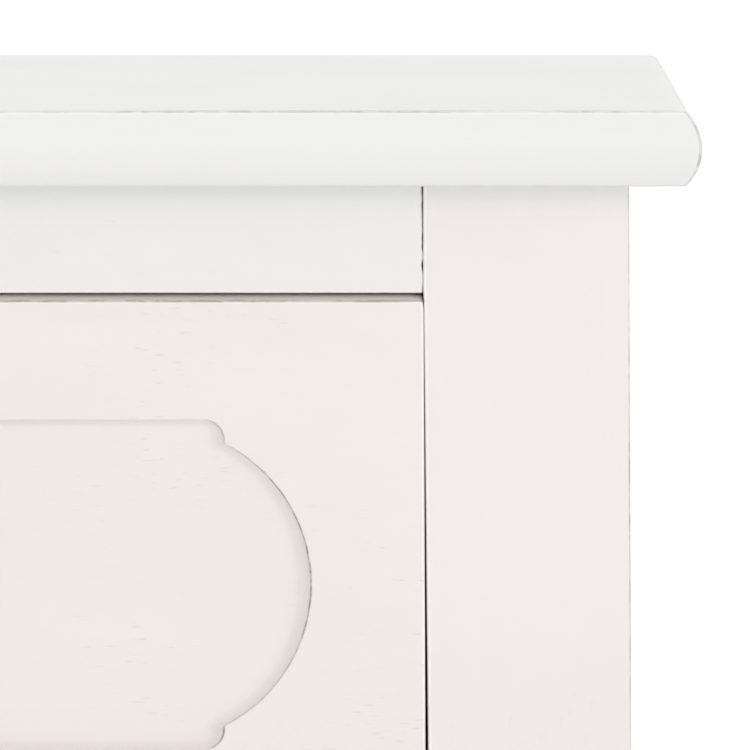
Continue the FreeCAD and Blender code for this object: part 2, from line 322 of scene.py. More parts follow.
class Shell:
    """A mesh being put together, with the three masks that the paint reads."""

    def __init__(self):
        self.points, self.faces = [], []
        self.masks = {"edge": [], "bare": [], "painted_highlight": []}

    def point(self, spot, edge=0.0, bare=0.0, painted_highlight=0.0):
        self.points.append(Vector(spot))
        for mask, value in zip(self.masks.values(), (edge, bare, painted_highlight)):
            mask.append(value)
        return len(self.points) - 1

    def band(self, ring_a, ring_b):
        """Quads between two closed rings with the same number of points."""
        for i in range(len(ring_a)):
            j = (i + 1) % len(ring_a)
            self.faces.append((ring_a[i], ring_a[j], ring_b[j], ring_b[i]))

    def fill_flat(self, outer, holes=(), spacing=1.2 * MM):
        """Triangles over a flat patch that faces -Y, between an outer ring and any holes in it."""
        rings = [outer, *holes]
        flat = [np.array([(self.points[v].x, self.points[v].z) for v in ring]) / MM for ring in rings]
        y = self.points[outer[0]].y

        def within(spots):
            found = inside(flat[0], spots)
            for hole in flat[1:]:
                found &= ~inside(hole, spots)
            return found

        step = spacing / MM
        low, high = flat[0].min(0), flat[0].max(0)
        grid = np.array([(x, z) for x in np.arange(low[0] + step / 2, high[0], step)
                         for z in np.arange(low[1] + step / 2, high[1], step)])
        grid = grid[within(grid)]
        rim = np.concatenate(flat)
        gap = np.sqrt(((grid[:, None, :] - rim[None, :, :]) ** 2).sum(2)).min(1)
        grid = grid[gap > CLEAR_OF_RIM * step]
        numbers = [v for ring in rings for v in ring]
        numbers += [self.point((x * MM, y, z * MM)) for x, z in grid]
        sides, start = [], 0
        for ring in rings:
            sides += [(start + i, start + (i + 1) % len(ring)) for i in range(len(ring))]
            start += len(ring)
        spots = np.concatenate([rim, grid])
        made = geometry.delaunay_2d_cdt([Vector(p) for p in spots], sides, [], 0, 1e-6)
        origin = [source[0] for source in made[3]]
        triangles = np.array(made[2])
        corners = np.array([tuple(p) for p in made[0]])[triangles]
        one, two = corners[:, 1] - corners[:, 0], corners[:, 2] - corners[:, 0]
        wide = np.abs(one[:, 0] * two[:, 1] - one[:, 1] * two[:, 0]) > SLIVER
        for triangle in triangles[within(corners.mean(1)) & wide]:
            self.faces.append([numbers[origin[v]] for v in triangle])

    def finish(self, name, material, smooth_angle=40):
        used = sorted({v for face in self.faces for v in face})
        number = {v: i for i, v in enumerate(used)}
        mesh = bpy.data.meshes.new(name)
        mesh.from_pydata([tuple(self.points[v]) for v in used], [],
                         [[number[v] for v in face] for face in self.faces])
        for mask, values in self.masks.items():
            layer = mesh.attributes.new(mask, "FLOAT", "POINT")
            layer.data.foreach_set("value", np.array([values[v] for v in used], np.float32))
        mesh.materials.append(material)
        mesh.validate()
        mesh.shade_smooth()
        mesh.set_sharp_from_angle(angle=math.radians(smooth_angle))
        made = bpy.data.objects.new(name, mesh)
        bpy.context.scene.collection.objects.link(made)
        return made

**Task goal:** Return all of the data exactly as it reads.

**Answer:**
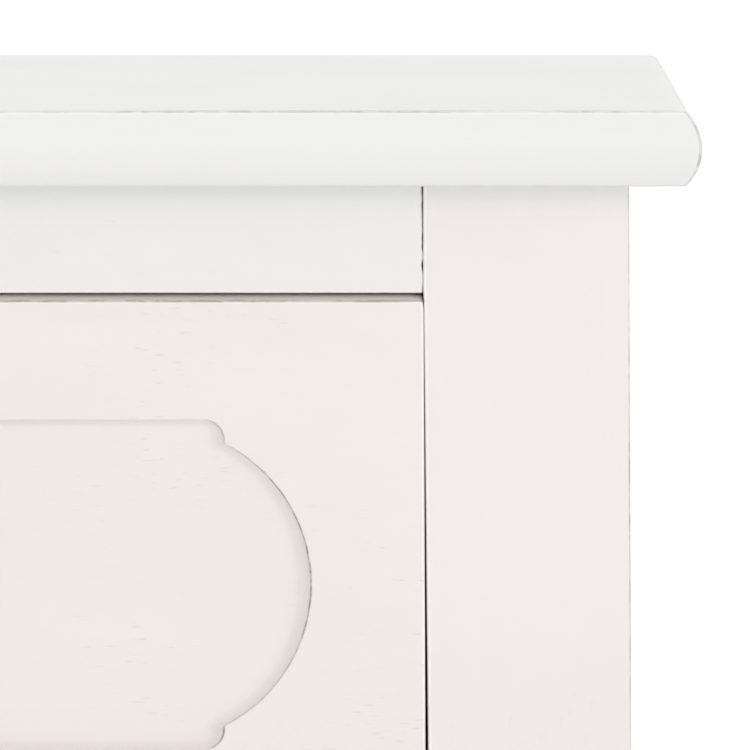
Continue the FreeCAD and Blender code for this object: part 2, from line 322 of scene.py. More parts follow.
class Shell:
    """A mesh being put together, with the three masks that the paint reads."""

    def __init__(self):
        self.points, self.faces = [], []
        self.masks = {"edge": [], "bare": [], "painted_highlight": []}

    def point(self, spot, edge=0.0, bare=0.0, painted_highlight=0.0):
        self.points.append(Vector(spot))
        for mask, value in zip(self.masks.values(), (edge, bare, painted_highlight)):
            mask.append(value)
        return len(self.points) - 1

    def band(self, ring_a, ring_b):
        """Quads between two closed rings with the same number of points."""
        for i in range(len(ring_a)):
            j = (i + 1) % len(ring_a)
            self.faces.append((ring_a[i], ring_a[j], ring_b[j], ring_b[i]))

    def fill_flat(self, outer, holes=(), spacing=1.2 * MM):
        """Triangles over a flat patch that faces -Y, between an outer ring and any holes in it."""
        rings = [outer, *holes]
        flat = [np.array([(self.points[v].x, self.points[v].z) for v in ring]) / MM for ring in rings]
        y = self.points[outer[0]].y

        def within(spots):
            found = inside(flat[0], spots)
            for hole in flat[1:]:
                found &= ~inside(hole, spots)
            return found

        step = spacing / MM
        low, high = flat[0].min(0), flat[0].max(0)
        grid = np.array([(x, z) for x in np.arange(low[0] + step / 2, high[0], step)
                         for z in np.arange(low[1] + step / 2, high[1], step)])
        grid = grid[within(grid)]
        rim = np.concatenate(flat)
        gap = np.sqrt(((grid[:, None, :] - rim[None, :, :]) ** 2).sum(2)).min(1)
        grid = grid[gap > CLEAR_OF_RIM * step]
        numbers = [v for ring in rings for v in ring]
        numbers += [self.point((x * MM, y, z * MM)) for x, z in grid]
        sides, start = [], 0
        for ring in rings:
            sides += [(start + i, start + (i + 1) % len(ring)) for i in range(len(ring))]
            start += len(ring)
        spots = np.concatenate([rim, grid])
        made = geometry.delaunay_2d_cdt([Vector(p) for p in spots], sides, [], 0, 1e-6)
        origin = [source[0] for source in made[3]]
        triangles = np.array(made[2])
        corners = np.array([tuple(p) for p in made[0]])[triangles]
        one, two = corners[:, 1] - corners[:, 0], corners[:, 2] - corners[:, 0]
        wide = np.abs(one[:, 0] * two[:, 1] - one[:, 1] * two[:, 0]) > SLIVER
        for triangle in triangles[within(corners.mean(1)) & wide]:
            self.faces.append([numbers[origin[v]] for v in triangle])

    def finish(self, name, material, smooth_angle=40):
        used = sorted({v for face in self.faces for v in face})
        number = {v: i for i, v in enumerate(used)}
        mesh = bpy.data.meshes.new(name)
        mesh.from_pydata([tuple(self.points[v]) for v in used], [],
                         [[number[v] for v in face] for face in self.faces])
        for mask, values in self.masks.items():
            layer = mesh.attributes.new(mask, "FLOAT", "POINT")
            layer.data.foreach_set("value", np.array([values[v] for v in used], np.float32))
        mesh.materials.append(material)
        mesh.validate()
        mesh.shade_smooth()
        mesh.set_sharp_from_angle(angle=math.radians(smooth_angle))
        made = bpy.data.objects.new(name, mesh)
        bpy.context.scene.collection.objects.link(made)
        return made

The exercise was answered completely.